United Hires Consultant Bain to Plan Integration With Continental Airlines

United Airlines hired consulting firm Bain & Co. to help plan its integration with Continental Airlines Inc., United Chief Executive Officer Glenn Tilton said.

Bain is the same company used by Delta Air Lines Inc. when it bought Northwest Airlines Corp. in 2008, forming the world’s largest carrier. United has created almost 30 groups to work on the integration planning for areas including accounting and technology, Tilton told reporters today after United’s annual shareholders meeting in Elk Grove, Illinois.

United and Continental are seeking regulatory approval to combine under an all-stock merger they announced on May 3. They would surpass Delta as the world’s biggest airline and mesh United’s Pacific routes with Continental’s service in Latin America and over the Atlantic.

The process of integrating two companies is “a very simple one to contemplate and difficult to execute,” Tilton said. Bain, based in Boston, will help establish milestone goals and ways to measure progress against those targets, he said.
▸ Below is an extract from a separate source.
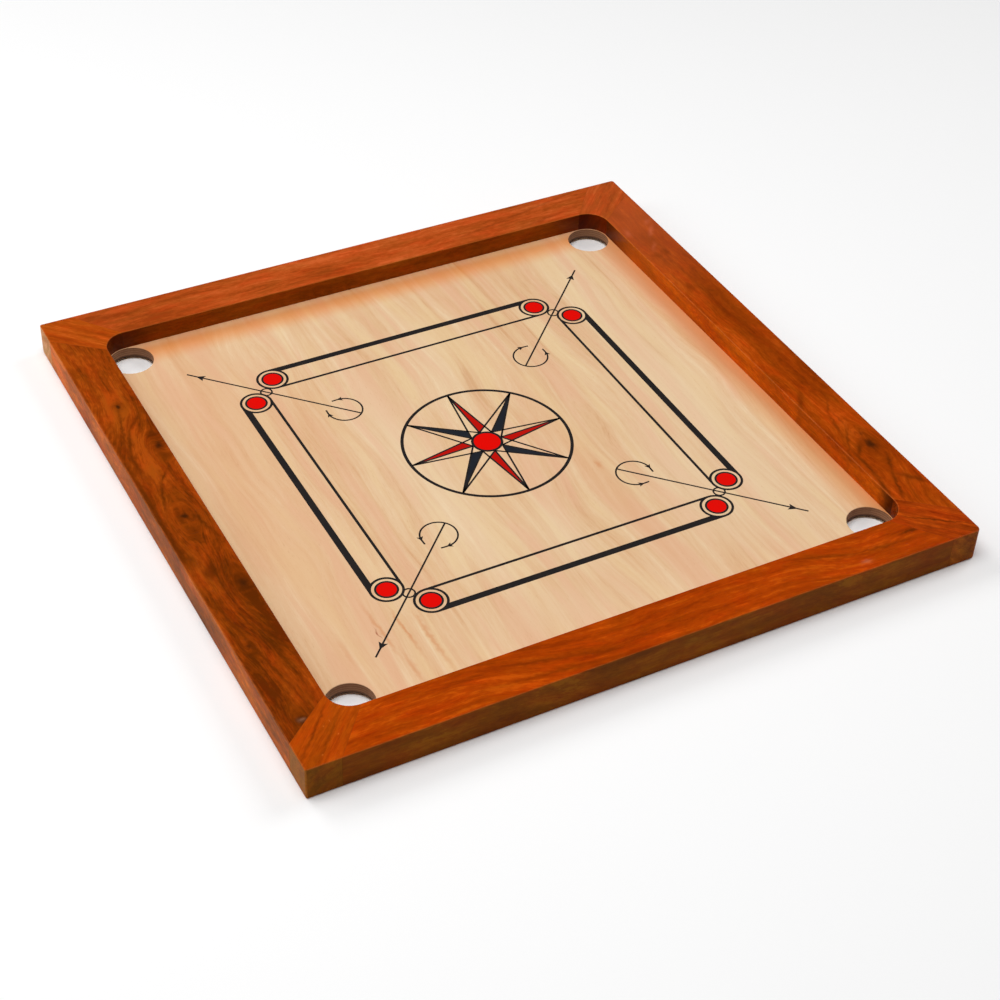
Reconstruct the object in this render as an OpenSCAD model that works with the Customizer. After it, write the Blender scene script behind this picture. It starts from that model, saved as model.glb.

“It looks remarkably like a restructuring,” said Tilton, who was CEO of the company during its three years of reorganization under Chapter 11 bankruptcy.

United and Continental had $29 billion in combined revenue last year, and have about 700 jets in their main fleets and employ 88,000 workers. The combined company will keep United’s name and Chicago headquarters and be run by Continental CEO Jeff Smisek while Tilton becomes chairman.

Other senior executives for the combined company haven’t been selected yet, and won’t be until the merger closes around the end of the year, Tilton said.

Integration Committee

A six-member integration committee includes Smisek, Tilton, United’s Chief Administrative Officer Pete McDonald, Continental’s Chief Marketing Officer Jim Compton and the chief financial officers of both companies.

United President John Tague will remain focused entirely on running the company’s day-to-day operations so integration planning “doesn’t become a drag on performance,” Tilton said at the shareholders meeting. He said distraction is a “legitimate, genuine risk.”

Tague will also work on trying to exceed United’s own plan for performance while it remains a standalone company until the merger closes, Tilton said.

The carriers have said they will generate as much as $1.2 billion in synergies.

Merger documents are being filed in the U.S. and the European Union, Smisek said yesterday at Continental’s annual meeting in Houston. Shareholders will vote on the tie-up in September, the companies have said.

Delta and Northwest agreed to merge in April 2008, and spent about two years fully integrating operations. Delta had 26 integration teams, spokeswoman Betsy Talton said.